Donovan – The Universal Soldier Donovan’s version of the song was a hit in 1965. Written by Buffy Sainte-Marie in 1964, she said: “I wrote ‘Universal Soldier’ in the basement of The Purple Onion coffee house in Toronto in the early sixties. It’s about individual responsibility for war and how the old feudal thinking kills us all.”
Cat Stevens – Peace Train Written by Cat Stevens and first released in 1971. Stevens said “Peace Train is a song I wrote, the message of which continues to breeze thunderously through the hearts of millions. There is a powerful need for people to feel that gust of hope rise up again. As a member of humanity and as a Muslim, this is my contribution to the call for a peaceful solution.”

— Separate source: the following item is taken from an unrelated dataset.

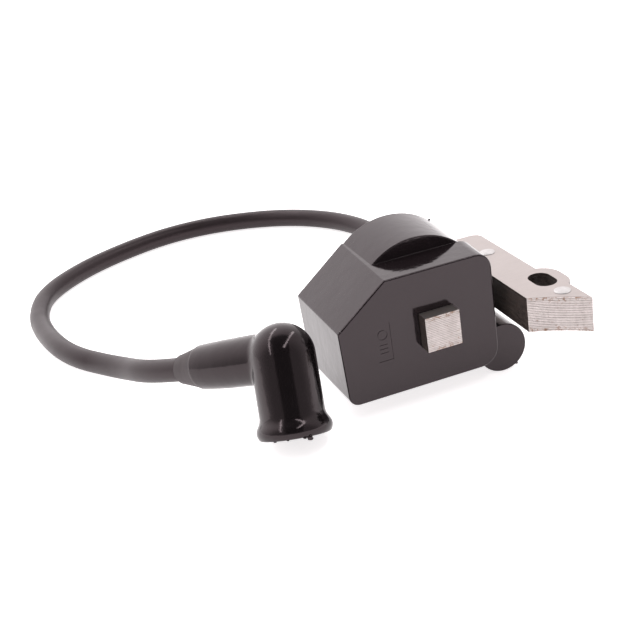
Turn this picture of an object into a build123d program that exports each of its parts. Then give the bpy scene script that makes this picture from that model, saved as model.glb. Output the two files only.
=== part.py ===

Edwin Starr – War A soul song written by Norman Whitfield and Barrett Strong for the Motown label in 1969. The song was originally recorded by the temptations, but re-recorded with Starr’s James Brown-influenced soul shout: the single version of “War” was dramatic and intense, depicting the general anger and distaste the antiwar movement felt towards the war in Vietnam, unlike the Temptations original version.
Phil Ochs – What are You Fighting For? A song to someone who is thinking about going off to war. Lyrics: “Just think about the millions who have no job at all, and the men who wait for handouts with their eyes upon the floor. Oh I know you’re set for fighting, but what are you fighting for?”
Phil Ochs – I ain’t Marching Anymore The song criticizes all of American military history from the perspective of a weary soldier who has been present at every single war since the War of 1812. The chorus notes that “it’s always the old who lead us to the war, always the young to fall”, and asks whether the price of military victory has been too high.
Michael Franti – Time to Go Home Released on the 2006 album Yell Fire! The album was inspired by Michael Franti’s trip to the Middle East, visiting Iraq, Israel, and the Palestinian territories. It is a politically charged album, with each track focusing on a controversial issue.